Hacé que
la noche venga
Por Pablo Klappenbach
Sabemos
con la liebre y la tortuga de Zenón que lo que definimos como tiempo sufre de
ciertas imprecisiones y que es bien posible que la eternidad suceda en un
instante. Es así que la noche referida en el título de este poemario podría
estar comentando los alcances de una percepción más que el ciclo de una noche,
o mejor, que la noche es una manera de percibir distinta, no contemplada en los
índices de la normalidad. Lo cierto es que Guitarra nocturna comienza
cuando aparece lo que repta por las sombras, lo que suena sin un referente
visual explícito, lo que se desnaturaliza al perder su identidad cotidiana,
obvia. Se abre la noche y los materiales parecen desplegar una rememoración de
otras funciones, otros usos y otros lenguajes. No es menor esta manera
esencialista que tienen las cosas de convocarse. La hipótesis pareciera ser la
de que en la improductividad de la noche ellas dejan de ser útiles y vuelven o
señalan o sugieren una forma original, o al menos pretérita, en la que su
existencia era otra, que intuimos más verdadera por lo que dice la voz cantora,
aunque no estamos seguros de que algo así exista, una esencia, un origen. No es
casualidad que la última palabra, plural pero solitaria, nos reenvíe a un espacio
sin tiempo, a un tiempo sin espacio, a una suspensión: la de lo mitológico.

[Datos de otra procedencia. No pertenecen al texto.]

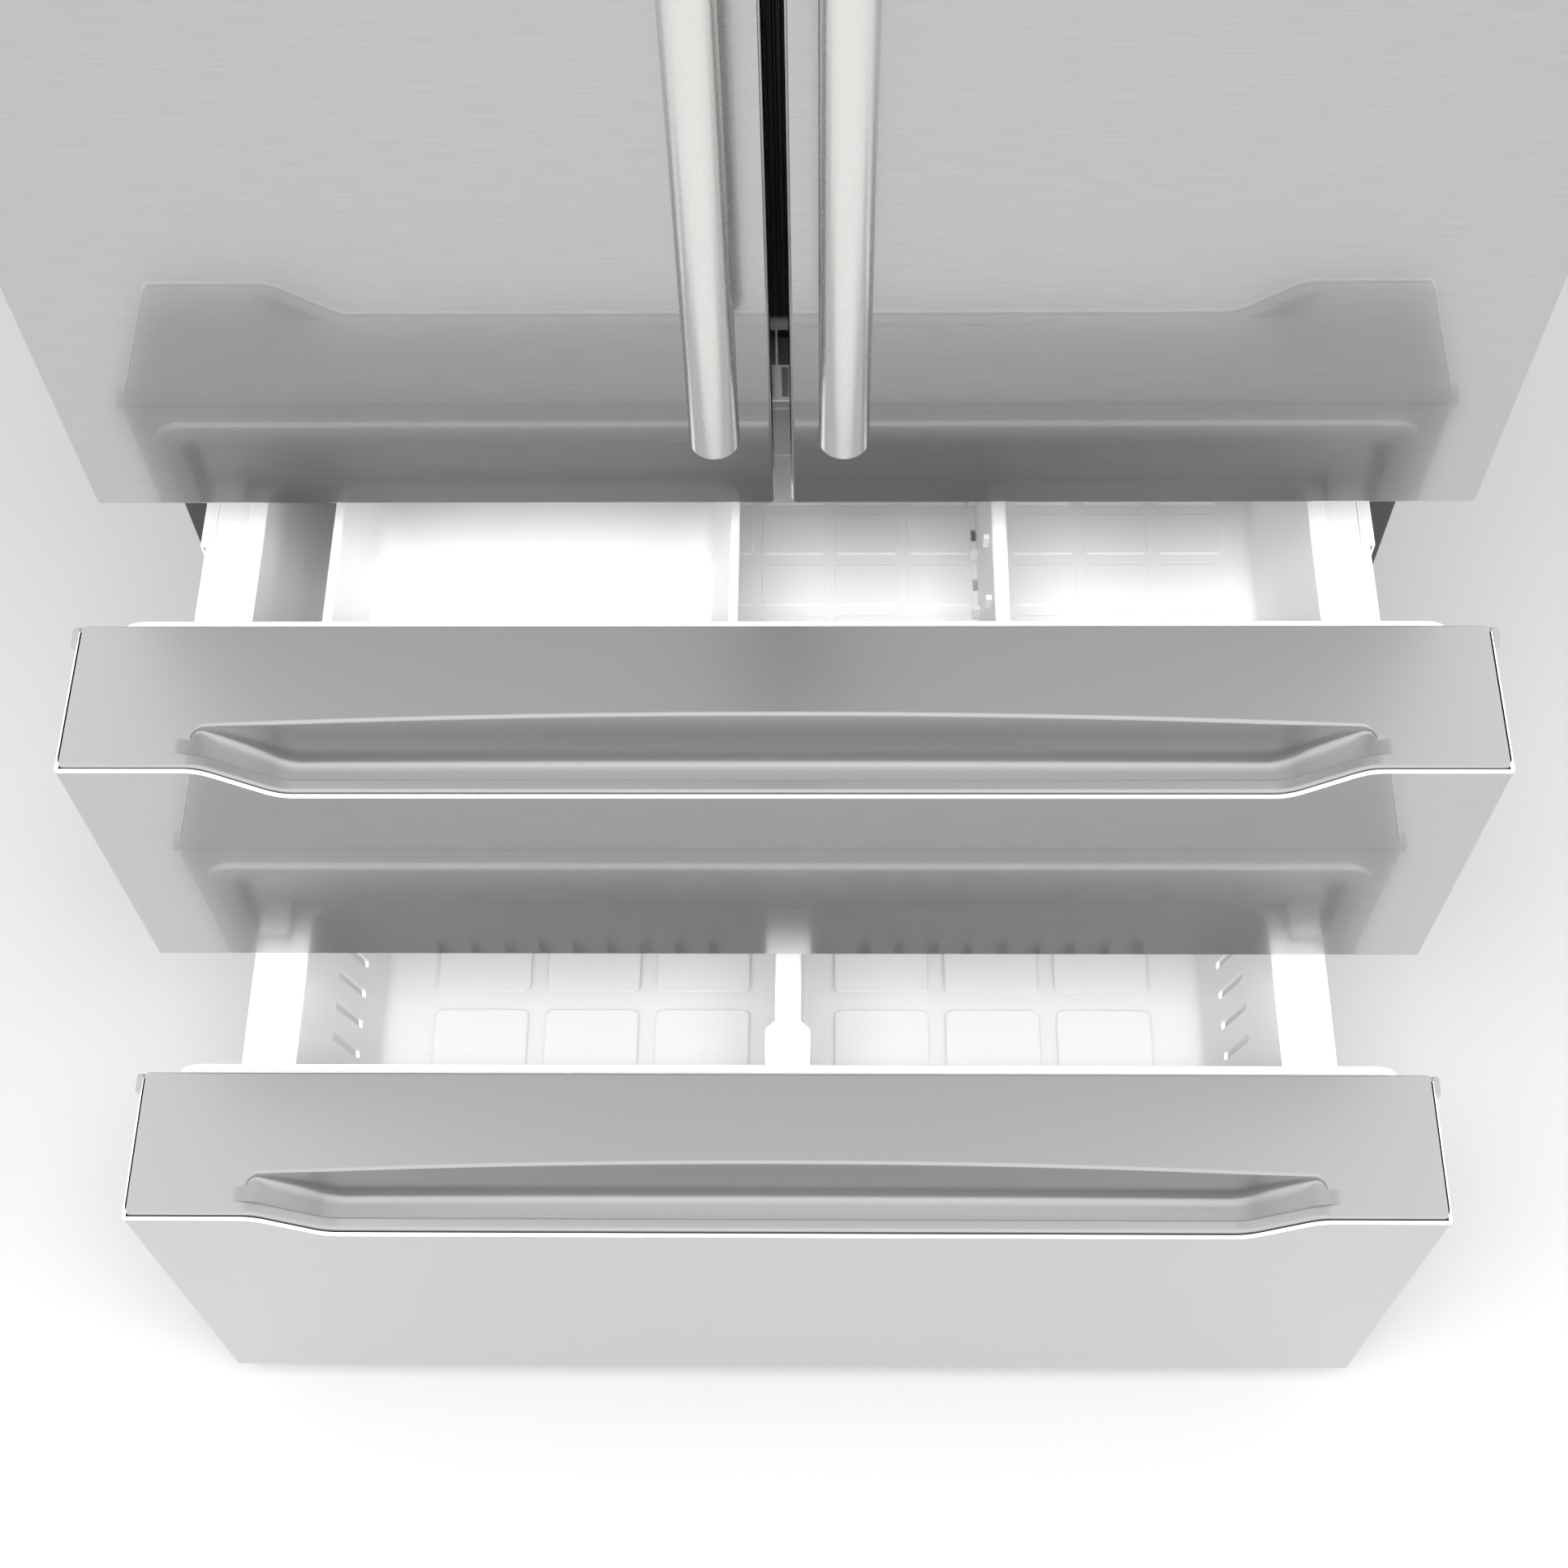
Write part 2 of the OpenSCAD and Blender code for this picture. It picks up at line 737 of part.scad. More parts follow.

Desde un presente de alcances varios (aparece "farol" a la vez que
"distortion", figuras que en todo caso llaman a la ciudad
moderna como entorno), la relación es con el pasado. Es una poética cuyo
diálogo se establece en esa ambivalencia, arrastrada por la coloración cobriza
de una noche que puede ser la de Arlt, la de Zitarrosa, la de Vallejo. Y cuando
la luz es azul como en la hora mágica, también hay algo de Darío y del terciopelo
que flota.
Los
materiales, entonces, insisten en descomponerse en formas básicas, proponiendo
un registro telúrico que sin embargo no es único en Guitarra nocturna,
sino que se superpone a otros. Porque hay también una persistencia en la
sustancia, en darle nombre, en la búsqueda de la precisión para decir. Una
insistencia casi técnica para hacer venir hacia nosotros un pasado despreciado,
ignorado, silenciado (por el día, por los que habitan el día, por los que se
habitan con la palabra de la transacción). Y a su vez la recurrencia a la
materia prima de la lengua también define territorios, formas yuxtapuestas
donde la vivencia urbana coexiste a un tiempo con montes, océanos, caminos
entre la selva, playas. Es, sin decirlo explícitamente, una experiencia del
espacio a la manera latinoamericana. Su idea de lo urbano en superposición con
formas abruptas de la naturaleza, esa coexistencia no armónica sino ruda,
forzada, por corte directo, diríamos si fuera cine, responde a una idea de lo
latinoamericano sin pasteurizar.
Claro está
que desde el título estos poemas también suenan. Y si al principio se mueven
indecisos entre la resonancia de la madera y la potencia de la electricidad,
hacia el final parecieran imponerse los sonidos metálicos, disonantes,
inarmónicos y amplificados de lo eléctrico. Pero no para establecer una moral
donde la ciudad es el monstruo maldito, anormalidad de una geografía
extraviada. Es otra cosa. Es el fin de la lucidez del insomnio. La evidencia de
los restos, la clausura narcótica del viaje, la crudeza con que se impone el
día y, otra vez, una forma útil para los objetos, una economía de la
circulación de las palabras y los gestos.
Hay una
resonancia gitana en la forma en que lo musical atraviesa estos poemas. Se
trata de una celebración del nomadismo y el movimiento. Banda sonora de un
viaje que se construye en un andar por una geografía extraviada, incierta, de
formas difusas casi fantasmagóricas y que anhela que alguien la viva. Es una
latencia, la noche, la que aquí se nombra.